WHAT IS BEING ASKED.
Repeat the entire listing exactly.

COLLECTED MATERIAL.
----
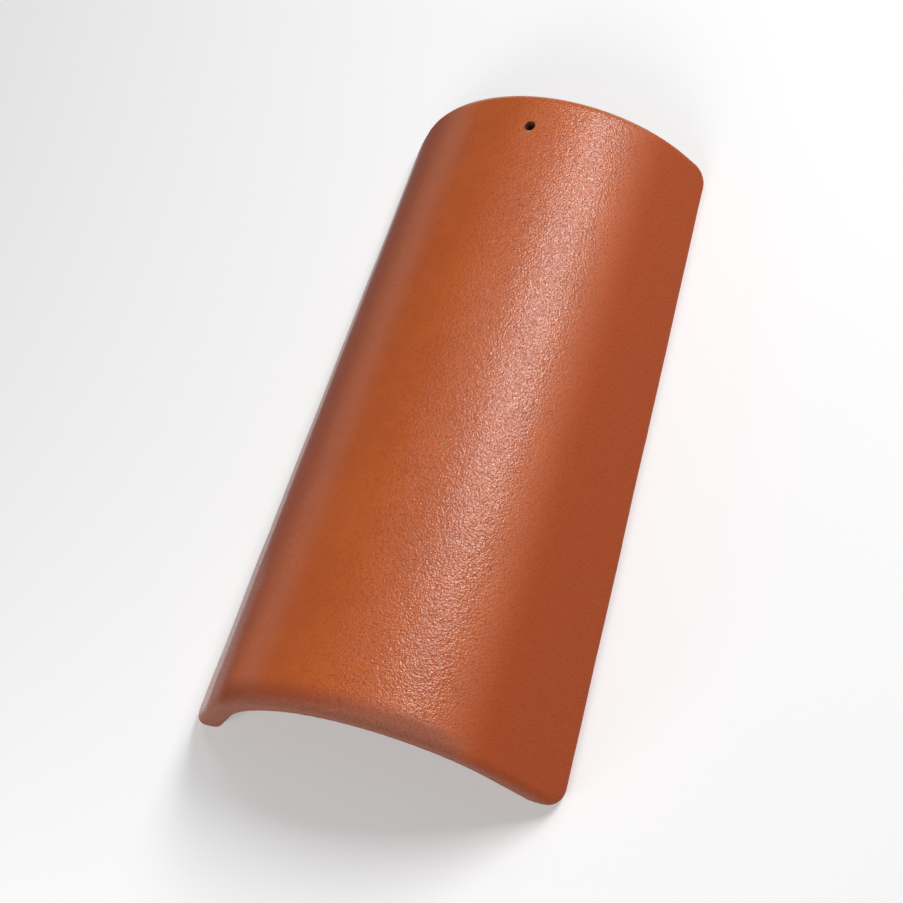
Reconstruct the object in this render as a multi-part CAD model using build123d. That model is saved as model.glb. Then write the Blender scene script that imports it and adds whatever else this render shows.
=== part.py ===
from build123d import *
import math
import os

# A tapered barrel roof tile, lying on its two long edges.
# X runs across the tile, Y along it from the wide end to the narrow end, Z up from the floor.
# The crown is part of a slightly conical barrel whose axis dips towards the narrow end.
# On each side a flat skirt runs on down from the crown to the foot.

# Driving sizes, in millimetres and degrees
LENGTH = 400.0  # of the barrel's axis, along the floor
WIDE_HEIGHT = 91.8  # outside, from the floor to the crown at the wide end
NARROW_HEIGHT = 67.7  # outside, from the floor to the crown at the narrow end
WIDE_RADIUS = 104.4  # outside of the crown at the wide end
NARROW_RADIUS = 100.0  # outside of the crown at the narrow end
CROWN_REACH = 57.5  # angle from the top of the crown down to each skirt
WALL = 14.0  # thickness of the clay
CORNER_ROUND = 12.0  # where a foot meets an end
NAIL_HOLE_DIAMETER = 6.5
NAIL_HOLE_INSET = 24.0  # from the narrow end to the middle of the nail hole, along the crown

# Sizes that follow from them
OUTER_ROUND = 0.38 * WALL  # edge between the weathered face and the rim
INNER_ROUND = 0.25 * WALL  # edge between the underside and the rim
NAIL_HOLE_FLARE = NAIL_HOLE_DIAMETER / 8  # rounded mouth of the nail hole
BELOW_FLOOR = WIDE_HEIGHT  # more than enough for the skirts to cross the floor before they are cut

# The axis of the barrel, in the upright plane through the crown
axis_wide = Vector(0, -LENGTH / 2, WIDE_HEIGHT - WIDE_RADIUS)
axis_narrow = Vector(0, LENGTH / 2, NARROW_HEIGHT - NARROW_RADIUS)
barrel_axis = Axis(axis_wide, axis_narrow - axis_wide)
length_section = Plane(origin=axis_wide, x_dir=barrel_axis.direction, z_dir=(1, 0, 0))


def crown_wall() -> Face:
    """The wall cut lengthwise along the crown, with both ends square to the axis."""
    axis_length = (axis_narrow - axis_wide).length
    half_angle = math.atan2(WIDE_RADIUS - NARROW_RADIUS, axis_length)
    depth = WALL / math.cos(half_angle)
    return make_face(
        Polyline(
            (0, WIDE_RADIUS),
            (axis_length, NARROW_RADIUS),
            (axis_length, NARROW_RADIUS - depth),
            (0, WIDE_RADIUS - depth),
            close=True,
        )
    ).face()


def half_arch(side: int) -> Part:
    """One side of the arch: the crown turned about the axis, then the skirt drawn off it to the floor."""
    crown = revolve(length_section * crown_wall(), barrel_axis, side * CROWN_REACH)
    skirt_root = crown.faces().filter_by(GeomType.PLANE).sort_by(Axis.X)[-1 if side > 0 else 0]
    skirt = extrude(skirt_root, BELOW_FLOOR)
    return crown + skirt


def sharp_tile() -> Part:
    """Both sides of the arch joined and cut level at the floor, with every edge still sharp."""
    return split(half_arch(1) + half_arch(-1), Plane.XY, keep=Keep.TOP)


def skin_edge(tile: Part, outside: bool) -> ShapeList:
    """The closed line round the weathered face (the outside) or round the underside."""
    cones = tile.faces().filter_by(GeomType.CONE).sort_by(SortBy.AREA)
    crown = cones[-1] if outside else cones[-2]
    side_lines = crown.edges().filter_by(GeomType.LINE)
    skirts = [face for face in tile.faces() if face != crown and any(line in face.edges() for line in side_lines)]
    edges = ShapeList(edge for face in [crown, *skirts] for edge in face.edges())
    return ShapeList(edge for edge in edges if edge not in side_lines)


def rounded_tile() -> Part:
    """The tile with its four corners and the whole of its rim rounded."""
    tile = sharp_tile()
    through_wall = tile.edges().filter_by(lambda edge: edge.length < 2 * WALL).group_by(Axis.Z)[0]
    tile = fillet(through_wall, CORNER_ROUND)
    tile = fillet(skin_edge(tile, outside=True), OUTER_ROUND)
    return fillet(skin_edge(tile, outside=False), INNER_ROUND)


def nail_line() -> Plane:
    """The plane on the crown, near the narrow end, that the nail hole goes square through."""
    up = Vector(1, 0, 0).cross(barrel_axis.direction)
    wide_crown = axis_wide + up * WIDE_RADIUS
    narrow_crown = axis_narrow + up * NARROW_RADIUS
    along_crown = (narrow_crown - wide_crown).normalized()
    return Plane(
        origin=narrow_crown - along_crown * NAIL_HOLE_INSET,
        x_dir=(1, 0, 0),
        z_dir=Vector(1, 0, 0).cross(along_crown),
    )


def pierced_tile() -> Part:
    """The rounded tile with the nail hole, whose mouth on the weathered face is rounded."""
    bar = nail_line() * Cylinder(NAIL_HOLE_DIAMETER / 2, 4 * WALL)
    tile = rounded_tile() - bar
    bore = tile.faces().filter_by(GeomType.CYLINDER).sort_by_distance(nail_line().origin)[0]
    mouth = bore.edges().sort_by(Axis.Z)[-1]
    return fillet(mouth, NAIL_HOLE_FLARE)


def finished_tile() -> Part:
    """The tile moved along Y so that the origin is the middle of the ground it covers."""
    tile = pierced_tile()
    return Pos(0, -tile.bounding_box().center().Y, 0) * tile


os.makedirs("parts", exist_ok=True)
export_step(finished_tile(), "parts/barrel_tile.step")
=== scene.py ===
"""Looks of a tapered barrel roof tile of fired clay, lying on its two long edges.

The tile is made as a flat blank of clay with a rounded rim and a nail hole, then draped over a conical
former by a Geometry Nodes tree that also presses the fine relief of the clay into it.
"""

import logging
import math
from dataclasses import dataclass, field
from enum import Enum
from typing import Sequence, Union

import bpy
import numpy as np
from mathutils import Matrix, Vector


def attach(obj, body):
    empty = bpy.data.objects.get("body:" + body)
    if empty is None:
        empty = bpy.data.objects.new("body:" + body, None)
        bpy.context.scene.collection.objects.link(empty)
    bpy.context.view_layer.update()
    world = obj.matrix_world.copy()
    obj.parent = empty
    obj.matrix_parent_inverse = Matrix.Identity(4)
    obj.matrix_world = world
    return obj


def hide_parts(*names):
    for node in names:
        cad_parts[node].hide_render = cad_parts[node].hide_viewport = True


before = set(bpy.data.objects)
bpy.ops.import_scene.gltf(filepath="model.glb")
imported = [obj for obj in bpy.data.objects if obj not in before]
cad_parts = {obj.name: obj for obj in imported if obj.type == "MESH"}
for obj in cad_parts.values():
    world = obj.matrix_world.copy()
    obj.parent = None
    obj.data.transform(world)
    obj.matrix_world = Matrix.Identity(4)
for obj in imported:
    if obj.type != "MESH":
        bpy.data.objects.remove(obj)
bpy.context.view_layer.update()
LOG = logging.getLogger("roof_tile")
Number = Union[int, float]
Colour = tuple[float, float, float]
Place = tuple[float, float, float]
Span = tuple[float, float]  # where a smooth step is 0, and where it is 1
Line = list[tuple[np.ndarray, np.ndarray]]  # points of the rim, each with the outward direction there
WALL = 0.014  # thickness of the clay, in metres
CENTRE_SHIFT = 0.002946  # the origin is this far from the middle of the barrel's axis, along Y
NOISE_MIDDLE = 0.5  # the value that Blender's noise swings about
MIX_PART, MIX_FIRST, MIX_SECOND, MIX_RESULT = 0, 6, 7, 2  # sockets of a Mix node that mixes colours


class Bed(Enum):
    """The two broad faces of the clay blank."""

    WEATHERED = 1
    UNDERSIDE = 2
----
SOLUTION FOR THIS EXERCISE.
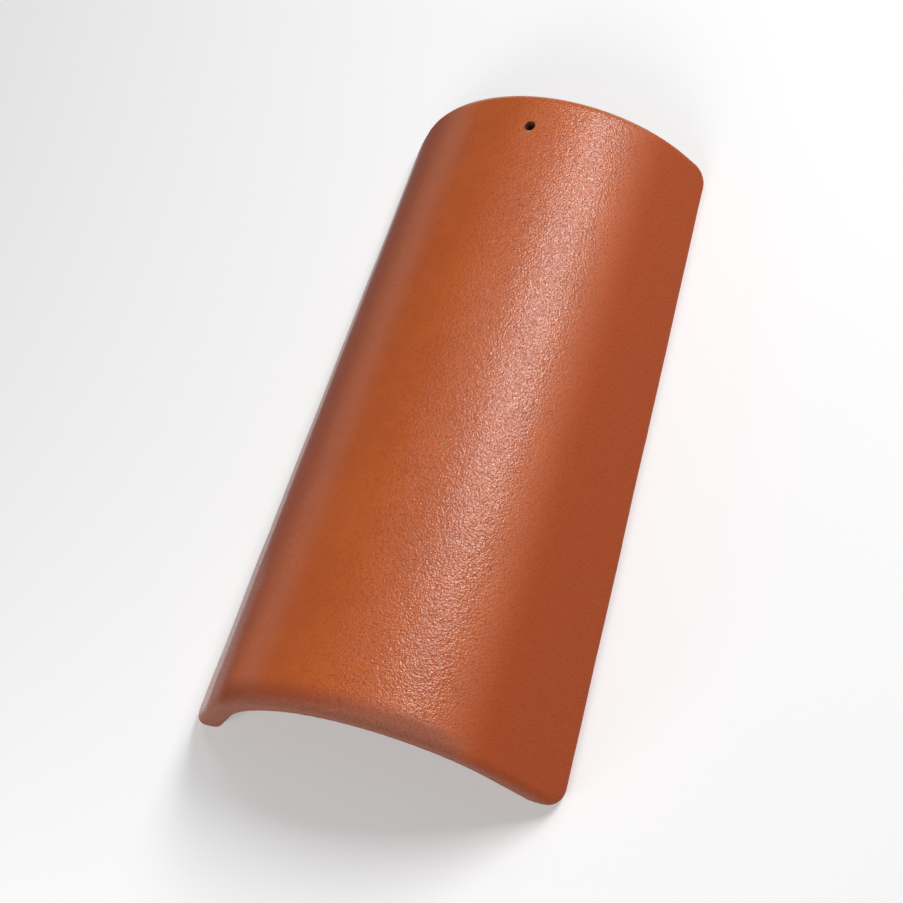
Reconstruct the object in this render as a multi-part CAD model using build123d. That model is saved as model.glb. Then write the Blender scene script that imports it and adds whatever else this render shows.
=== part.py ===
from build123d import *
import math
import os

# A tapered barrel roof tile, lying on its two long edges.
# X runs across the tile, Y along it from the wide end to the narrow end, Z up from the floor.
# The crown is part of a slightly conical barrel whose axis dips towards the narrow end.
# On each side a flat skirt runs on down from the crown to the foot.

# Driving sizes, in millimetres and degrees
LENGTH = 400.0  # of the barrel's axis, along the floor
WIDE_HEIGHT = 91.8  # outside, from the floor to the crown at the wide end
NARROW_HEIGHT = 67.7  # outside, from the floor to the crown at the narrow end
WIDE_RADIUS = 104.4  # outside of the crown at the wide end
NARROW_RADIUS = 100.0  # outside of the crown at the narrow end
CROWN_REACH = 57.5  # angle from the top of the crown down to each skirt
WALL = 14.0  # thickness of the clay
CORNER_ROUND = 12.0  # where a foot meets an end
NAIL_HOLE_DIAMETER = 6.5
NAIL_HOLE_INSET = 24.0  # from the narrow end to the middle of the nail hole, along the crown

# Sizes that follow from them
OUTER_ROUND = 0.38 * WALL  # edge between the weathered face and the rim
INNER_ROUND = 0.25 * WALL  # edge between the underside and the rim
NAIL_HOLE_FLARE = NAIL_HOLE_DIAMETER / 8  # rounded mouth of the nail hole
BELOW_FLOOR = WIDE_HEIGHT  # more than enough for the skirts to cross the floor before they are cut

# The axis of the barrel, in the upright plane through the crown
axis_wide = Vector(0, -LENGTH / 2, WIDE_HEIGHT - WIDE_RADIUS)
axis_narrow = Vector(0, LENGTH / 2, NARROW_HEIGHT - NARROW_RADIUS)
barrel_axis = Axis(axis_wide, axis_narrow - axis_wide)
length_section = Plane(origin=axis_wide, x_dir=barrel_axis.direction, z_dir=(1, 0, 0))


def crown_wall() -> Face:
    """The wall cut lengthwise along the crown, with both ends square to the axis."""
    axis_length = (axis_narrow - axis_wide).length
    half_angle = math.atan2(WIDE_RADIUS - NARROW_RADIUS, axis_length)
    depth = WALL / math.cos(half_angle)
    return make_face(
        Polyline(
            (0, WIDE_RADIUS),
            (axis_length, NARROW_RADIUS),
            (axis_length, NARROW_RADIUS - depth),
            (0, WIDE_RADIUS - depth),
            close=True,
        )
    ).face()


def half_arch(side: int) -> Part:
    """One side of the arch: the crown turned about the axis, then the skirt drawn off it to the floor."""
    crown = revolve(length_section * crown_wall(), barrel_axis, side * CROWN_REACH)
    skirt_root = crown.faces().filter_by(GeomType.PLANE).sort_by(Axis.X)[-1 if side > 0 else 0]
    skirt = extrude(skirt_root, BELOW_FLOOR)
    return crown + skirt


def sharp_tile() -> Part:
    """Both sides of the arch joined and cut level at the floor, with every edge still sharp."""
    return split(half_arch(1) + half_arch(-1), Plane.XY, keep=Keep.TOP)


def skin_edge(tile: Part, outside: bool) -> ShapeList:
    """The closed line round the weathered face (the outside) or round the underside."""
    cones = tile.faces().filter_by(GeomType.CONE).sort_by(SortBy.AREA)
    crown = cones[-1] if outside else cones[-2]
    side_lines = crown.edges().filter_by(GeomType.LINE)
    skirts = [face for face in tile.faces() if face != crown and any(line in face.edges() for line in side_lines)]
    edges = ShapeList(edge for face in [crown, *skirts] for edge in face.edges())
    return ShapeList(edge for edge in edges if edge not in side_lines)


def rounded_tile() -> Part:
    """The tile with its four corners and the whole of its rim rounded."""
    tile = sharp_tile()
    through_wall = tile.edges().filter_by(lambda edge: edge.length < 2 * WALL).group_by(Axis.Z)[0]
    tile = fillet(through_wall, CORNER_ROUND)
    tile = fillet(skin_edge(tile, outside=True), OUTER_ROUND)
    return fillet(skin_edge(tile, outside=False), INNER_ROUND)


def nail_line() -> Plane:
    """The plane on the crown, near the narrow end, that the nail hole goes square through."""
    up = Vector(1, 0, 0).cross(barrel_axis.direction)
    wide_crown = axis_wide + up * WIDE_RADIUS
    narrow_crown = axis_narrow + up * NARROW_RADIUS
    along_crown = (narrow_crown - wide_crown).normalized()
    return Plane(
        origin=narrow_crown - along_crown * NAIL_HOLE_INSET,
        x_dir=(1, 0, 0),
        z_dir=Vector(1, 0, 0).cross(along_crown),
    )


def pierced_tile() -> Part:
    """The rounded tile with the nail hole, whose mouth on the weathered face is rounded."""
    bar = nail_line() * Cylinder(NAIL_HOLE_DIAMETER / 2, 4 * WALL)
    tile = rounded_tile() - bar
    bore = tile.faces().filter_by(GeomType.CYLINDER).sort_by_distance(nail_line().origin)[0]
    mouth = bore.edges().sort_by(Axis.Z)[-1]
    return fillet(mouth, NAIL_HOLE_FLARE)


def finished_tile() -> Part:
    """The tile moved along Y so that the origin is the middle of the ground it covers."""
    tile = pierced_tile()
    return Pos(0, -tile.bounding_box().center().Y, 0) * tile


os.makedirs("parts", exist_ok=True)
export_step(finished_tile(), "parts/barrel_tile.step")
=== scene.py ===
"""Looks of a tapered barrel roof tile of fired clay, lying on its two long edges.

The tile is made as a flat blank of clay with a rounded rim and a nail hole, then draped over a conical
former by a Geometry Nodes tree that also presses the fine relief of the clay into it.
"""

import logging
import math
from dataclasses import dataclass, field
from enum import Enum
from typing import Sequence, Union

import bpy
import numpy as np
from mathutils import Matrix, Vector


def attach(obj, body):
    empty = bpy.data.objects.get("body:" + body)
    if empty is None:
        empty = bpy.data.objects.new("body:" + body, None)
        bpy.context.scene.collection.objects.link(empty)
    bpy.context.view_layer.update()
    world = obj.matrix_world.copy()
    obj.parent = empty
    obj.matrix_parent_inverse = Matrix.Identity(4)
    obj.matrix_world = world
    return obj


def hide_parts(*names):
    for node in names:
        cad_parts[node].hide_render = cad_parts[node].hide_viewport = True


before = set(bpy.data.objects)
bpy.ops.import_scene.gltf(filepath="model.glb")
imported = [obj for obj in bpy.data.objects if obj not in before]
cad_parts = {obj.name: obj for obj in imported if obj.type == "MESH"}
for obj in cad_parts.values():
    world = obj.matrix_world.copy()
    obj.parent = None
    obj.data.transform(world)
    obj.matrix_world = Matrix.Identity(4)
for obj in imported:
    if obj.type != "MESH":
        bpy.data.objects.remove(obj)
bpy.context.view_layer.update()
LOG = logging.getLogger("roof_tile")
Number = Union[int, float]
Colour = tuple[float, float, float]
Place = tuple[float, float, float]
Span = tuple[float, float]  # where a smooth step is 0, and where it is 1
Line = list[tuple[np.ndarray, np.ndarray]]  # points of the rim, each with the outward direction there
WALL = 0.014  # thickness of the clay, in metres
CENTRE_SHIFT = 0.002946  # the origin is this far from the middle of the barrel's axis, along Y
NOISE_MIDDLE = 0.5  # the value that Blender's noise swings about
MIX_PART, MIX_FIRST, MIX_SECOND, MIX_RESULT = 0, 6, 7, 2  # sockets of a Mix node that mixes colours


class Bed(Enum):
    """The two broad faces of the clay blank."""

    WEATHERED = 1
    UNDERSIDE = 2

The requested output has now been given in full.